Managing all of this manually isn’t ideal. It typically looks like a nightmare of spreadsheets, emails being sent out manually, and lots of time spent doing the same thing over and over again. Without the tools or time available to market your courses and boost registrations, you end up focusing too much on those manual tasks. This leads to stunted business growth and courses that aren’t as full as they need to be to be successful.

To run truly successful courses, you need to remove as much of the manual aspects of it as possible. The above steps are daunting enough for a 30 person internal training course, imagine what the spreadsheet would look like for a 150 person online course open to the public.

This is where course management software comes into play.

Course management software to the rescue

Course management software, also called learning management software, (like ours) is designed to help you manage and run all these aspects of running a course. Things like handling registration, reminders about the course, marketing the course, and hosting (the full list is quite long). All the backend stuff that has to be taken care of.

Course management software helps streamline the process through automation, provides solutions for hosting and delivery of the training, and even provides reporting so you have access to all the analytics you need to know whether or not it was a successful event.
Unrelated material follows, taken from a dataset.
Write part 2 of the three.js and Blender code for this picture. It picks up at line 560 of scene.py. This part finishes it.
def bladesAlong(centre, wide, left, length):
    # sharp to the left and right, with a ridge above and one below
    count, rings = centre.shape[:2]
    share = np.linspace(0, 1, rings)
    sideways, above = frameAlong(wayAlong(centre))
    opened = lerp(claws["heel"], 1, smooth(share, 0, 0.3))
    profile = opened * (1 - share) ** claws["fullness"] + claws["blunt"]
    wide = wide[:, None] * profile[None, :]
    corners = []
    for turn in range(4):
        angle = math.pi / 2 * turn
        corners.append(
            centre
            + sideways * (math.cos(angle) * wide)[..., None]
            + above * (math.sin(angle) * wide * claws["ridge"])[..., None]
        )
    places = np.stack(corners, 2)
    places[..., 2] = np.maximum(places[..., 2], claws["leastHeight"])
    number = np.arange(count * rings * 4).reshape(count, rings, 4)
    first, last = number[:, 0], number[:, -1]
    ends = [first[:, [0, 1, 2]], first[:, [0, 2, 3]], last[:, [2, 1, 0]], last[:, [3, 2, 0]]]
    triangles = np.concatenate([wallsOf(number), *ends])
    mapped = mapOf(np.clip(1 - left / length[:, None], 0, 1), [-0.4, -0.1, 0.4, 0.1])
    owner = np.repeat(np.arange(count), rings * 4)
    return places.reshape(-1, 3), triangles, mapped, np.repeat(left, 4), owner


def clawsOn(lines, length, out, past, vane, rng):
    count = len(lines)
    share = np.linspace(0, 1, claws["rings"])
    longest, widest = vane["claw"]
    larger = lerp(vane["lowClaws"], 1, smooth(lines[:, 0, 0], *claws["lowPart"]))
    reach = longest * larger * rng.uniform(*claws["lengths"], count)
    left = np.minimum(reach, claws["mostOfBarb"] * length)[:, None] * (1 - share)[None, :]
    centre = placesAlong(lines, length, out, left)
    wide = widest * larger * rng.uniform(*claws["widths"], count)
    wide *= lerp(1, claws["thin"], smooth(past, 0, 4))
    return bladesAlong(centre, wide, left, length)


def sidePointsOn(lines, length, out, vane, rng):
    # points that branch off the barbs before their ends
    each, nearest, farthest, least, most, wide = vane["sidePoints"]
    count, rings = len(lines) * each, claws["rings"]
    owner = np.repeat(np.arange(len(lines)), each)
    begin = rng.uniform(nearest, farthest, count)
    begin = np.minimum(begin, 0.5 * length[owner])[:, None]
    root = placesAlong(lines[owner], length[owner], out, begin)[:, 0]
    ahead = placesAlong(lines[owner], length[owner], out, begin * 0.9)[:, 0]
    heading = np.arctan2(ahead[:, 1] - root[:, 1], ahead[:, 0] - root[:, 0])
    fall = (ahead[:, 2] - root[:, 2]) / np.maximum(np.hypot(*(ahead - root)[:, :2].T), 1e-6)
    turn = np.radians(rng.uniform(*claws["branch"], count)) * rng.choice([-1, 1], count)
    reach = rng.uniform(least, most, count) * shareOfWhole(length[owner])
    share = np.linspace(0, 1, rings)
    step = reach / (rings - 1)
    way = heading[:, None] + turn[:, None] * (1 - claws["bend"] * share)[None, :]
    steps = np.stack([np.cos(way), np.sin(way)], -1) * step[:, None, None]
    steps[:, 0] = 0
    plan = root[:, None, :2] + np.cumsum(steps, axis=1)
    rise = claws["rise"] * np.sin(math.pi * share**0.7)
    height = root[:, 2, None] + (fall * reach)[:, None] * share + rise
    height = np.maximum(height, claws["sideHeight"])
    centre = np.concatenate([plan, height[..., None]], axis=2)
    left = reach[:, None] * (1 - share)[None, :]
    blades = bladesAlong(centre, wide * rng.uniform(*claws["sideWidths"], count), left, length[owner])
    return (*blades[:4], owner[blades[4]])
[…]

It helps you reduce the administrative burden on you and your team, it eliminates the need for imperfect systems and spreadsheets, and reduces costs around these problems. We give you the tools to grow your training business. You can run targeted campaigns to specifically chosen segments on your mailing list (and track the results). You can measure how successful your ad campaigns have been. Arlo even allows you to integrate with social media platforms, so you can promote your course or training to the most relevant audience possible across all channels.
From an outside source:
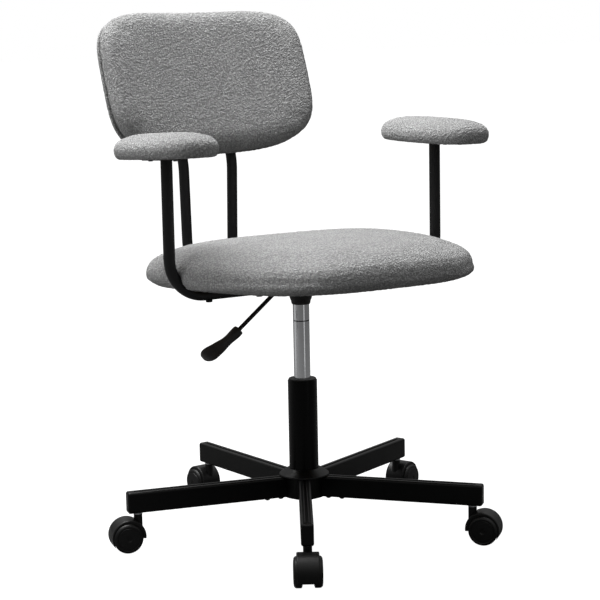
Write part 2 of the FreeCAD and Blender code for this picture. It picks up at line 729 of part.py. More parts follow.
# ---- casters ------------------------------------------------------------------------
def make_caster():
    # own frame: stem axis on Z, trail towards -Y, axle along X
    half = hood_w / 2
    axle = V(0, -trail, wheel_r)
    back_shift, up_shift = hood_shift
    shell_centre = V(-half, -trail + back_shift, wheel_r + up_shift)
    shell = Part.makeCylinder(hood_r, hood_w, shell_centre, V(1, 0, 0))
    shell = shell.makeFillet(2.0, [e for e in shell.Edges if len(e.Vertexes) == 1])
    room = Part.makeCylinder(wheel_r + 0.6, hood_w + 2, axle - V(half + 1, 0, 0), V(1, 0, 0))
    web_w = wheel_gap - 1.0
    web = Part.makeCylinder(wheel_r + 0.7, web_w, axle - V(web_w / 2, 0, 0), V(1, 0, 0))
    hood = shell.cut(room).fuse(web)
    hood = hood.cut(block(-30, 30, -trail, 40, -5, wheel_r - 2))
    hood = hood.cut(block(-30, 30, -90, -trail + 0.1, -5, wheel_r - 13))
    knuckle = Part.makeCylinder(knuckle_r, web_w, axle - V(web_w / 2, 0, 0), V(1, 0, 0))
    hood = hood.fuse(knuckle)
    neck = cyl(neck_r, wheel_r + 10, leg_bottom - 2.6)
    neck = neck.makeFillet(0.8, [e for e in neck.Edges if e.BoundBox.ZMin > leg_bottom - 3])
    hood = hood.fuse(neck).removeSplitter()
    hood = hood.cut(cyl(caster_stem_r, wheel_r + 14, 90))
    bore = Part.makeCylinder(axle_r, 60, axle - V(30, 0, 0), V(1, 0, 0))
    hood = hood.cut(bore)

    pin_half = wheel_gap / 2 + wheel_w - 3
    pin = Part.makeCylinder(axle_r, 2 * pin_half, axle - V(pin_half, 0, 0), V(1, 0, 0))
    stem = cyl(caster_stem_r, wheel_r + 14, leg_bottom + 22)
    stem = stem.makeFillet(1.5, [e for e in stem.Edges if e.BoundBox.ZMin > leg_bottom + 21])
    ring = cyl(caster_stem_r + 1, leg_bottom + 14, leg_bottom + 16).cut(cyl(caster_stem_r - 0.6, 60, 100))
    stem = stem.cut(ring)
    pins = Part.makeCompound([pin, stem])

    # wheel about +X: flat tread, rounded shoulder, shallow dish on the outer face with a hub boss
    near = wheel_gap / 2
    far = near + wheel_w
    bore_r = axle_r + running_gap
    start = [V(near, 0, bore_r), V(near, 0, 21.5), V(near + 0.4, 0, 22.4)]
    start += [V(near + 1.2, 0, wheel_r - 0.4), V(near + 2.2, 0, wheel_r), V(near + 8.6, 0, wheel_r)]
    lines = Part.makePolygon(start).Edges
    shoulder = Part.Arc(
        V(near + 8.6, 0, wheel_r), V(near + 12.1, 0, wheel_r - 1.35), V(far - 0.7, 0, wheel_r - 4.4)
    ).toShape()
    face = [
        V(far - 0.7, 0, wheel_r - 4.4), V(far - 1.2, 0, wheel_r - 5.4), V(far - 1.2, 0, wheel_r - 6.2),
        V(far - 0.3, 0, wheel_r - 6.8), V(far, 0, 9.0), V(far, 0, 4.5), V(far - 0.8, 0, 3.6),
        V(far - 0.8, 0, 0), V(far - 2.4, 0, 0), V(far - 2.4, 0, bore_r), V(near, 0, bore_r),
    ]
    lines += [shoulder] + Part.makePolygon(face).Edges
    wheel = Part.Face(Part.Wire(lines)).revolve(V(0, 0, 0), V(1, 0, 0), 360)
    wheel = moved(wheel, axle)
    return hood, pins, wheel, mirrored(wheel)


def make_casters():
    pieces = dict(zip(("hood", "pins", "wheel_a", "wheel_b"), make_caster()))
    for k in range(leg_count):
        for name, shape in pieces.items():
            placed = moved(shape, V(0, -caster_circle_r, 0))
            parts[f"caster_{name}_{k + 1}"] = spun(placed, leg_turn(k))


# ---- build --------------------------------------------------------------------------
make_base()
make_lift()
make_plate()
make_lever()
seat_bolts, seat_nuts = make_seat()
make_arms()
back_bolts, back_nuts = make_back()
parts["frame_bolts"] = Part.makeCompound(seat_bolts + back_bolts)
parts["tee_nuts"] = Part.makeCompound(seat_nuts + back_nuts)
make_casters()

os.makedirs("parts", exist_ok=True)
for name, shape in parts.items():
    shape.exportStep(f"parts/{name}.step")
print(len(parts), "nodes")
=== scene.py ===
import bpy
import bmesh
import json
import math
import numpy as np
from mathutils import Matrix, Vector, noise

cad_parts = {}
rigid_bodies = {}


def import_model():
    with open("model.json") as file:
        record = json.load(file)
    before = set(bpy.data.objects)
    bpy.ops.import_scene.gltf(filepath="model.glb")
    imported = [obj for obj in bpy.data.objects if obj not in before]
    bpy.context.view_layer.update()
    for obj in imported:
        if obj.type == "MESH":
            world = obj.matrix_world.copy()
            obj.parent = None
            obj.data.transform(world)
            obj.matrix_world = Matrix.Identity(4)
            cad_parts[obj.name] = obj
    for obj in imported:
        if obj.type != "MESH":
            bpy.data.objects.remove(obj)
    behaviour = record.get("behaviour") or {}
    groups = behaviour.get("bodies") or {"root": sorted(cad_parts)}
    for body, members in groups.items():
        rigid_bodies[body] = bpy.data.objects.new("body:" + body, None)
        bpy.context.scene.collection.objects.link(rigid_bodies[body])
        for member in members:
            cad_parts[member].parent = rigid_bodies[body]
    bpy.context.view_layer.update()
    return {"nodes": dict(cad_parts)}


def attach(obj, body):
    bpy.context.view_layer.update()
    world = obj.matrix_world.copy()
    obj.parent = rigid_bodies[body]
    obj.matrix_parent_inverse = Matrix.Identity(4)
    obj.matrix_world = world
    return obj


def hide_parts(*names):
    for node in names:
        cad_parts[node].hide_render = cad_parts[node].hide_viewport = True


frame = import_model()
scene = bpy.context.scene
nodes = frame["nodes"]
mm = 0.001
print("frame loaded,", len(nodes), "nodes")


def linear(code):
    # sRGB hex to the linear colour that the shaders take
    parts = [int(code[i:i + 2], 16) / 255 for i in (1, 3, 5)]
    flat = [c / 12.92 if c <= 0.04045 else ((c + 0.055) / 1.055) ** 2.4 for c in parts]
    return (*flat, 1.0)


def deselectAll():
    if bpy.context.object and bpy.context.object.mode != "OBJECT":
        bpy.ops.object.mode_set(mode="OBJECT")
    for thing in scene.objects:
        thing.select_set(False)


def makeActive(thing):
    deselectAll()
    thing.select_set(True)
    bpy.context.view_layer.objects.active = thing


# finishes

def addNode(tree, kind, settings, links):
    node = tree.nodes.new(kind)
    for name, value in settings.items():
        if name in node.inputs:
            node.inputs[name].default_value = value
        else:
            setattr(node, name, value)
    for name, source in links.items():
        tree.links.new(source, node.inputs[name])
    return node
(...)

Remove yourself from the equation

The best thing about course management software is that it lets you get out of the way of running the course and focus on creating the best possible material for those taking the course.

Only needing to learn how to use one system plays a huge part in this. If you were to try and manage all the bits and pieces of a course with set up that you’ve cobbled together with a bunch of different solutions, you’d have to dedicate the time to learn not only how to use all those systems. But you’d also have to figure out how to make them all work together seamlessly (something that doesn’t always work). And, you’d have to pay for each system separately, adding to the cost of the course.